When 'Tom Brown' arrived at Rugby as a new boy he said to his cicerone East, 'I love football so and have played all my life. Won't Brooke let me play?' 'Not he,' replied East, 'it's no joke playing up in a match, I can tell you. Quite another thing from your private school games. Why, there's been two collar-bones broken this half, and a dozen fellows iamed, etc' East's description is of course merely given to impress the new boy with awe, and we need scarcely quote any more extracts from the work, as most of our readers doubtless know it as well as ourselves. Chapter V (Jumping, Weight-Putting, Etc). of 'Tom Brown,' which gives a kindly and appreciative description of football as it was played at Rugby school in the boyhood of Mr.

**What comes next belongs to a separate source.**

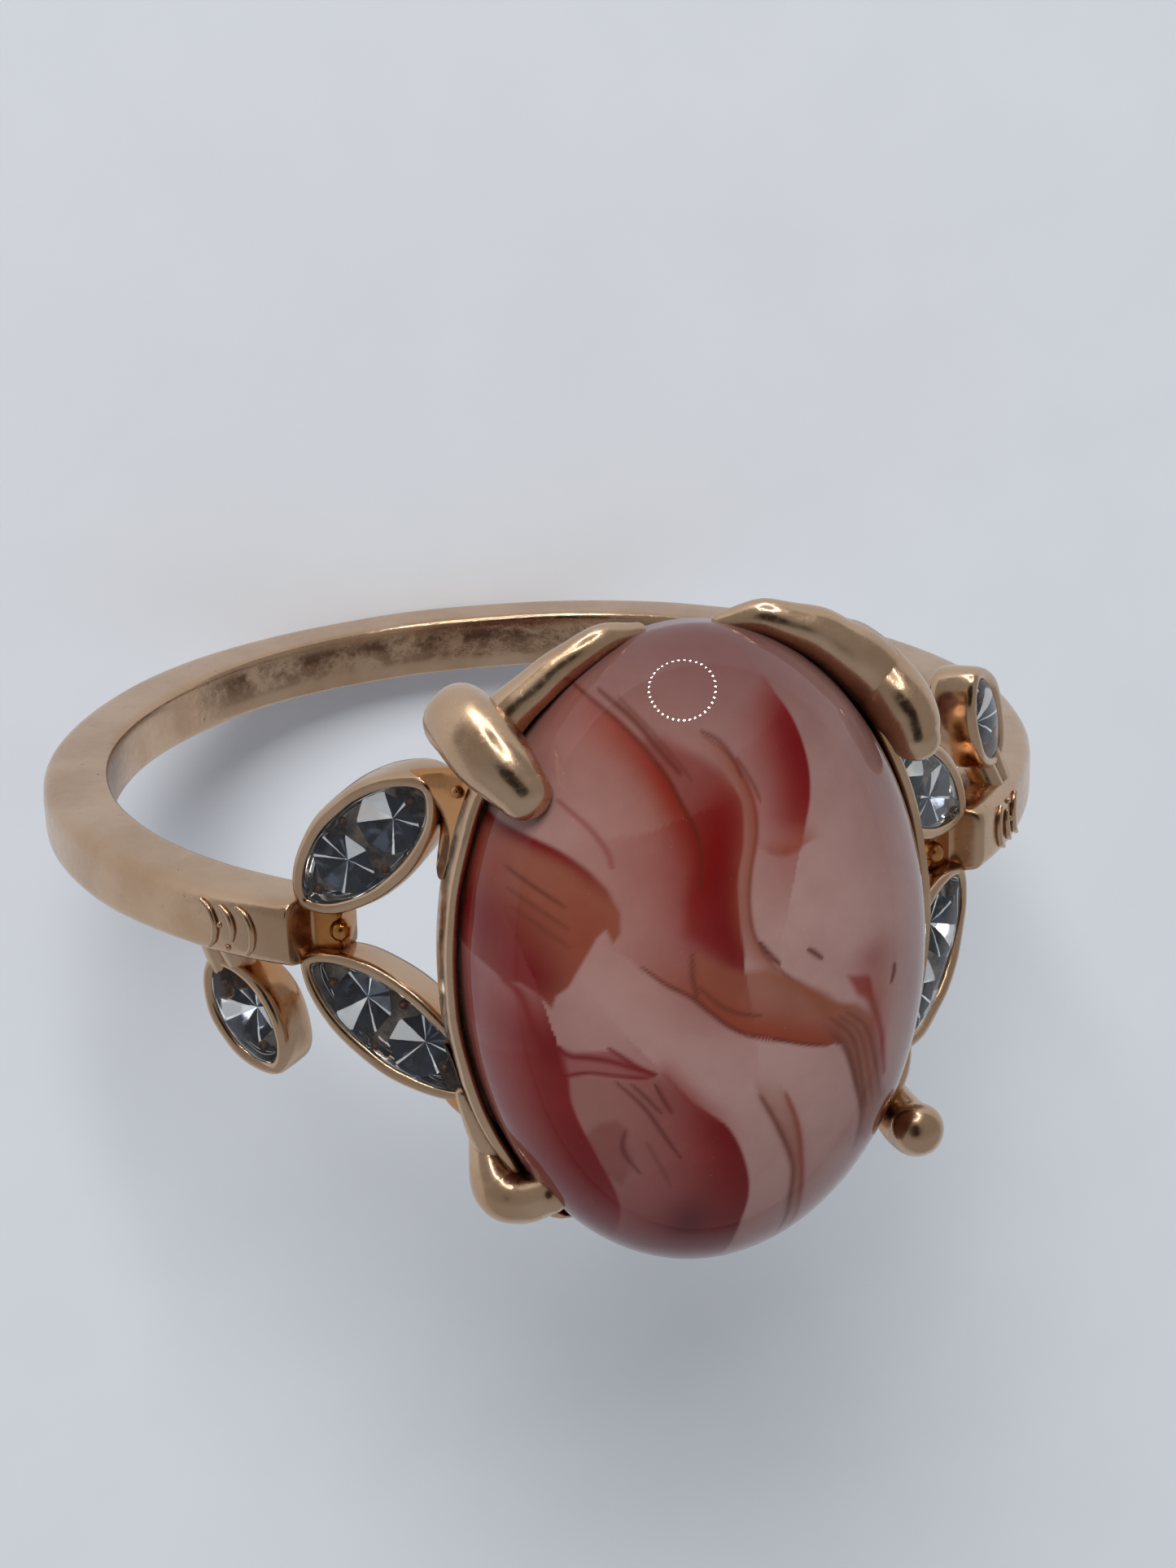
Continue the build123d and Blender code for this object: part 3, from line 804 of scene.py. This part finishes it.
class Painter:
    """Paints veils, threads and clouds of colour onto points of the dome, seen from above."""

    def __init__(self, points_mm, half_sizes, ground):
        self.size = np.array(half_sizes)
        self.points = points_mm
        self.colour = np.tile(np.array(ground), (len(points_mm), 1))

    def nearest(self, path, margin):
        """Distance, side (+1 left) and place along a path for the points near it."""
        path = curve_through(pairs(path), 3 * len(path)) * self.size
        low, high = path.min(axis=0) - margin, path.max(axis=0) + margin
        near = np.all((self.points > low) & (self.points < high), axis=1)
        spots = self.points[near]
        best, side, where = np.full(len(spots), 1e9), np.ones(len(spots)), np.zeros(len(spots))
        for k in range(len(path) - 1):
            start, step = path[k], path[k + 1] - path[k]
            along = np.clip(((spots - start) @ step) / (step @ step), 0, 1)
            gap = spots - (start + along[:, None] * step)
            distance = np.hypot(gap[:, 0], gap[:, 1])
            closer = distance < best
            best = np.where(closer, distance, best)
            side = np.where(closer, np.sign(step[0] * gap[:, 1] - step[1] * gap[:, 0]), side)
            where = np.where(closer, (k + along) / (len(path) - 1), where)
        return near, best, side, where

    def lay(self, near, alpha, colour):
        """Blend a colour over the chosen points."""
        alpha = np.clip(alpha, 0, 1)[:, None]
        self.colour[near] = self.colour[near] * (1 - alpha) + np.array(colour) * alpha

    def veil(self, path, colour, left, right, strengths):
        """Fades away from a path on each side, seen going down it; a short reach is a sharp edge."""
        near, distance, side, where = self.nearest(path, 2.5 * max(left, right))
        reach = np.where(side < 0, left, right)
        strength = np.interp(where, np.linspace(0, 1, len(strengths)), np.array(strengths) / 100)
        self.lay(near, np.exp(-(distance / reach) ** 2) * strength, colour)

    def thread(self, path, colour, strength, width=0.05):
        """A thin line that tapers to both ends."""
        near, distance, _, where = self.nearest(path, 4 * width)
        taper = np.clip(4 * where * (1 - where), 0, 1) ** 0.5
        self.lay(near, np.exp(-(distance / (width * (0.35 + 0.65 * taper))) ** 2)
                 * smooth_step(3 * taper) * strength, colour)

    def within(self, outline, soft):
        """1 inside a closed outline, falling to 0 across its soft edge."""
        closed = pairs(outline + outline[:2]) * self.size
        hit = np.zeros(len(self.points), bool)
        gap = np.full(len(self.points), 1e9)
        for (x1, y1), (x2, y2) in zip(closed[:-1], closed[1:]):
            x, y = self.points[:, 0], self.points[:, 1]
            crosses = (y1 > y) != (y2 > y)
            rise = y2 - y1 if y2 != y1 else 1e-9
            hit ^= crosses & (x < x1 + (y - y1) * (x2 - x1) / rise)
            step = np.array([x2 - x1, y2 - y1])
            along = np.clip(((x - x1) * step[0] + (y - y1) * step[1]) / (step @ step), 0, 1)
            gap = np.minimum(gap, np.hypot(x - x1 - along * step[0], y - y1 - along * step[1]))
        return smooth_step(0.5 + np.where(hit, gap, -gap) / (2 * soft))

    def fill(self, outline, colour, soft, strength):
        """A flat cloud of colour with a soft edge."""
        self.lay(slice(None), self.within(outline, soft) * strength, colour)

    def glow(self, centre, radii, colour, strength, mask=1.0):
        """A soft oval cloud of colour."""
        gap = (self.points / self.size - pairs(centre)) / pairs(radii)
        self.lay(slice(None), np.exp(-(gap ** 2).sum(axis=1)) * strength * mask, colour)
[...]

Thomas Hughes, shows that the Rugby game was essentially the same game which evoked the wrath of Stubbes. The whole school of three hundred played either between or behind the goals on that immense field which is still the scene of the Rugby lads' matches, and which even affords trees whereon to crack the skulls of innocent visitors, and by dodging round which the wily ones can exercise their sleight as well as their violence, and as Mr. Hughes points out often for long spells together the ball was invisible amongst the struggling mass of scrimmaging competitors.